If you look back at the server, the DOS console window is just displaying a message saying the server is running - how do you get it to exit? Selecting the DOS console window and hitting Ctrl-C will work, but the next run used to give a warning message about an unclean shut down - nasty.   The preferred way is to open another DOS console window and give the command:

apache -k shutdown

You will need to change directories to Apache first of course.

As in this example, try it but note that Apache will complete its current transactions and close down gracefully, so there will be a delay before the text cursor returns to the launch console window

With the later versions of Apache there is a clean shutdown after a Ctrl-C so it would be ok now, up to you how you kill the server.

A new web site

For the purposes of this tutorial, I assume that you can all produce simple HTML files. You could use DreamWeaver or an equivalent, if available. If not, use any existing HTML files you have or create them from scratch using Notepad or similar. You could even use this page if you have it available electronically!

Roger website

In order to get you going I have provided a few poor examples from my old University home page (It is the original Department standard!!). Ideally we would not want the website to be in the same directory as the Apache program files - errors far too likely, so a different root directory seems a sensible minimum alternative.  To this end set up a new WebRoot directory, and within it our first website directory, say Roger, and copy my html and image files over. Apache expects all of the pages making up a website to be in a subdirectory of your website, with the name htdocs. So the files need to be copied over in this subdirectory.

In addition to the HTDOCS subdirectory you will also need a conf and logs subdirectory in your equivalent of Roger. The conf directory holds the configuration files, with the error logs and access logs being stored in the logs directory. The conf file you have already met, though this time it is stored as part of the website, rather than part of Apache.   In addition, the conf directory holds a file that describes the MIME types allowed. Apache provides a reasonably standard one; this is a copy.

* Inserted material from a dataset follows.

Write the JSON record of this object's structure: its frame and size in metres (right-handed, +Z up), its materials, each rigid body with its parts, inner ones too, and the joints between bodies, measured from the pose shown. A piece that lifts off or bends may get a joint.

The logs file will initially be empty; though will accumulate an access log showing which browsers access your site, the time, and what they asked for.

The httpd.conf file now looks like:

#  Simple conf file for the web site Roger
#Tell  Apache what sort of server it is.
ServerType  standalone
ServerRoot  ”N:/Apache/”

#  Require parameter to tell Apache its name.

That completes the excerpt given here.